── Recorded information

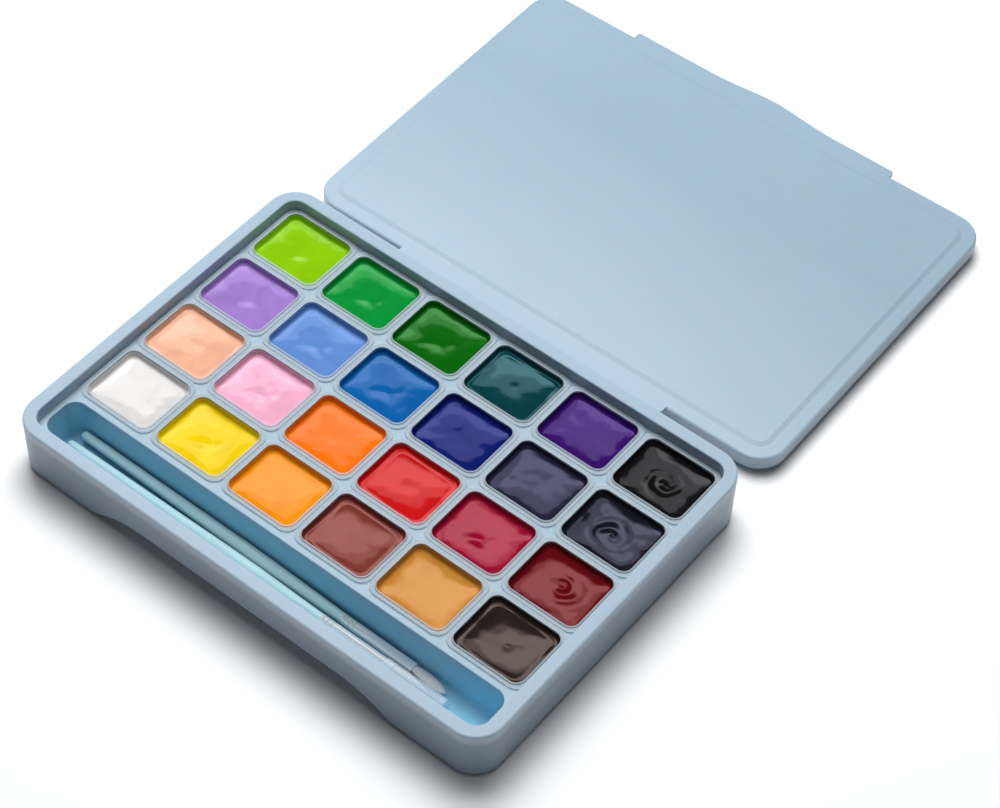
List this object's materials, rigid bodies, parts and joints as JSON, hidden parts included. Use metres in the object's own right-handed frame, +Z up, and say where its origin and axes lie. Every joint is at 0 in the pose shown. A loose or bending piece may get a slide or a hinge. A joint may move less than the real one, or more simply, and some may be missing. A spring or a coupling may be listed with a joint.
{
  "type": "gouache paint set box",
  "caption": "Pale blue plastic case of clear square cups filled with gouache, a brush trough with brushes, and a lift-off lid lying behind it.",
  "frame": {"origin": "centre of the case's underside, on the surface it stands on", "axes": "+X along the case's long side, +Y from the brush trough towards the lid, +Z up"},
  "size_m": [0.2764, 0.4077, 0.031],
  "materials": {
    "case_blue": "satin",
    "cup_clear": "gloss",
    "handle_aqua": "satin",
    "ferrule": "polished",
    "bristle": "matte",
    "sleeve_clear": "gloss",
    "paint_white": "wet gloss",
    "paint_yellow": "wet gloss",
    "paint_amber": "wet gloss",
    "paint_red_brown": "wet gloss",
    "paint_ochre": "wet gloss",
    "paint_umber": "wet gloss",
    "paint_peach": "wet gloss",
    "paint_pink": "wet gloss",
    "paint_orange": "wet gloss",
    "paint_red": "wet gloss",
    "paint_magenta": "wet gloss",
    "paint_dark_red": "wet gloss",
    "paint_lavender": "wet gloss",
    "paint_periwinkle": "wet gloss",
    "paint_blue": "wet gloss",
    "paint_ultramarine": "wet gloss",
    "paint_navy": "wet gloss",
    "paint_blue_black": "wet gloss",
    "paint_lime": "wet gloss",
    "paint_green": "wet gloss",
    "paint_dark_green": "wet gloss",
    "paint_teal": "wet gloss",
    "paint_violet": "wet gloss",
    "paint_black": "wet gloss"
  },
  "bodies": {
    "case": {"case_tub": "case_blue", "cup_tray": "case_blue"},
    "lid": {"lid": "case_blue"},
    "cup_body_1_1": {"cup_1_1": "cup_clear", "paint_1_1": "paint_white"},
    "cup_body_1_2": {"cup_1_2": "cup_clear", "paint_1_2": "paint_yellow"},
    "cup_body_1_3": {"cup_1_3": "cup_clear", "paint_1_3": "paint_amber"},
    "cup_body_1_4": {"cup_1_4": "cup_clear", "paint_1_4": "paint_red_brown"},
    "cup_body_1_5": {"cup_1_5": "cup_clear", "paint_1_5": "paint_ochre"},
    "cup_body_1_6": {"cup_1_6": "cup_clear", "paint_1_6": "paint_umber"},
    "cup_body_2_1": {"cup_2_1": "cup_clear", "paint_2_1": "paint_peach"},
    "cup_body_2_2": {"cup_2_2": "cup_clear", "paint_2_2": "paint_pink"},
    "cup_body_2_3": {"cup_2_3": "cup_clear", "paint_2_3": "paint_orange"},
    "cup_body_2_4": {"cup_2_4": "cup_clear", "paint_2_4": "paint_red"},
    "cup_body_2_5": {"cup_2_5": "cup_clear", "paint_2_5": "paint_magenta"},
    "cup_body_2_6": {"cup_2_6": "cup_clear", "paint_2_6": "paint_dark_red"},
    "cup_body_3_1": {"cup_3_1": "cup_clear", "paint_3_1": "paint_lavender"},
    "cup_body_3_2": {"cup_3_2": "cup_clear", "paint_3_2": "paint_periwinkle"},
    "cup_body_3_3": {"cup_3_3": "cup_clear", "paint_3_3": "paint_blue"},
    "cup_body_3_4": {"cup_3_4": "cup_clear", "paint_3_4": "paint_ultramarine"},
    "cup_body_3_5": {"cup_3_5": "cup_clear", "paint_3_5": "paint_navy"},
    "cup_body_3_6": {"cup_3_6": "cup_clear", "paint_3_6": "paint_blue_black"},
    "cup_body_4_1": {"cup_4_1": "cup_clear", "paint_4_1": "paint_lime"},
    "cup_body_4_2": {"cup_4_2": "cup_clear", "paint_4_2": "paint_green"},
    "cup_body_4_3": {"cup_4_3": "cup_clear", "paint_4_3": "paint_dark_green"},
    "cup_body_4_4": {"cup_4_4": "cup_clear", "paint_4_4": "paint_teal"},
    "cup_body_4_5": {"cup_4_5": "cup_clear", "paint_4_5": "paint_violet"},
    "cup_body_4_6": {"cup_4_6": "cup_clear", "paint_4_6": "paint_black"},
    "round_brush": {"round_brush_handle": "handle_aqua", "round_brush_ferrule": "ferrule", "round_brush_tuft": "bristle"},
    "flat_brush": {"flat_brush_handle": "handle_aqua", "flat_brush_ferrule": "ferrule", "flat_brush_tuft": "bristle"},
    "sleeve": {"round_brush_sleeve": "sleeve_clear"}
  },
  "joints": [
    {"name": "lid_lift", "type": "slide", "parent": "case", "child": "lid", "axis": [0, 0, 1], "range_m": [0, 0.06]},
    {"name": "cup_lift_1_1", "type": "slide", "parent": "case", "child": "cup_body_1_1", "axis": [0, 0, 1], "range_m": [0, 0.03]},
    {"name": "cup_lift_1_2", "type": "slide", "parent": "case", "child": "cup_body_1_2", "axis": [0, 0, 1], "range_m": [0, 0.03]},
    {"name": "cup_lift_1_3", "type": "slide", "parent": "case", "child": "cup_body_1_3", "axis": [0, 0, 1], "range_m": [0, 0.03]},
    {"name": "cup_lift_1_4", "type": "slide", "parent": "case", "child": "cup_body_1_4", "axis": [0, 0, 1], "range_m": [0, 0.03]},
    {"name": "cup_lift_1_5", "type": "slide", "parent": "case", "child": "cup_body_1_5", "axis": [0, 0, 1], "range_m": [0, 0.03]},
    {"name": "cup_lift_1_6", "type": "slide", "parent": "case", "child": "cup_body_1_6", "axis": [0, 0, 1], "range_m": [0, 0.03]},
    {"name": "cup_lift_2_1", "type": "slide", "parent": "case", "child": "cup_body_2_1", "axis": [0, 0, 1], "range_m": [0, 0.03]},
    {"name": "cup_lift_2_2", "type": "slide", "parent": "case", "child": "cup_body_2_2", "axis": [0, 0, 1], "range_m": [0, 0.03]},
    {"name": "cup_lift_2_3", "type": "slide", "parent": "case", "child": "cup_body_2_3", "axis": [0, 0, 1], "range_m": [0, 0.03]},
    {"name": "cup_lift_2_4", "type": "slide", "parent": "case", "child": "cup_body_2_4", "axis": [0, 0, 1], "range_m": [0, 0.03]},
    {"name": "cup_lift_2_5", "type": "slide", "parent": "case", "child": "cup_body_2_5", "axis": [0, 0, 1], "range_m": [0, 0.03]},
    {"name": "cup_lift_2_6", "type": "slide", "parent": "case", "child": "cup_body_2_6", "axis": [0, 0, 1], "range_m": [0, 0.03]},
    {"name": "cup_lift_3_1", "type": "slide", "parent": "case", "child": "cup_body_3_1", "axis": [0, 0, 1], "range_m": [0, 0.03]},
    {"name": "cup_lift_3_2", "type": "slide", "parent": "case", "child": "cup_body_3_2", "axis": [0, 0, 1], "range_m": [0, 0.03]},
    {"name": "cup_lift_3_3", "type": "slide", "parent": "case", "child": "cup_body_3_3", "axis": [0, 0, 1], "range_m": [0, 0.03]},
    {"name": "cup_lift_3_4", "type": "slide", "parent": "case", "child": "cup_body_3_4", "axis": [0, 0, 1], "range_m": [0, 0.03]},
    {"name": "cup_lift_3_5", "type": "slide", "parent": "case", "child": "cup_body_3_5", "axis": [0, 0, 1], "range_m": [0, 0.03]},
    {"name": "cup_lift_3_6", "type": "slide", "parent": "case", "child": "cup_body_3_6", "axis": [0, 0, 1], "range_m": [0, 0.03]},
    {"name": "cup_lift_4_1", "type": "slide", "parent": "case", "child": "cup_body_4_1", "axis": [0, 0, 1], "range_m": [0, 0.03]},
    {"name": "cup_lift_4_2", "type": "slide", "parent": "case", "child": "cup_body_4_2", "axis": [0, 0, 1], "range_m": [0, 0.03]},
    {"name": "cup_lift_4_3", "type": "slide", "parent": "case", "child": "cup_body_4_3", "axis": [0, 0, 1], "range_m": [0, 0.03]},
    {"name": "cup_lift_4_4", "type": "slide", "parent": "case", "child": "cup_body_4_4", "axis": [0, 0, 1], "range_m": [0, 0.03]},
    {"name": "cup_lift_4_5", "type": "slide", "parent": "case", "child": "cup_body_4_5", "axis": [0, 0, 1], "range_m": [0, 0.03]},
    {"name": "cup_lift_4_6", "type": "slide", "parent": "case", "child": "cup_body_4_6", "axis": [0, 0, 1], "range_m": [0, 0.03]},
    {"name": "round_brush_lift", "type": "slide", "parent": "case", "child": "round_brush", "axis": [0, 0, 1], "range_m": [0, 0.05]},
    {"name": "flat_brush_lift", "type": "slide", "parent": "case", "child": "flat_brush", "axis": [0, 0, 1], "range_m": [0, 0.05]},
    {"name": "sleeve_slide", "type": "slide", "parent": "round_brush", "child": "sleeve", "axis": [1, 0, 0], "range_m": [0, 0.022]}
  ]
}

────

**Task to complete**. Count every line above that holds the string "origin" and give the total, nothing more.

**Solution to this exercise**. 2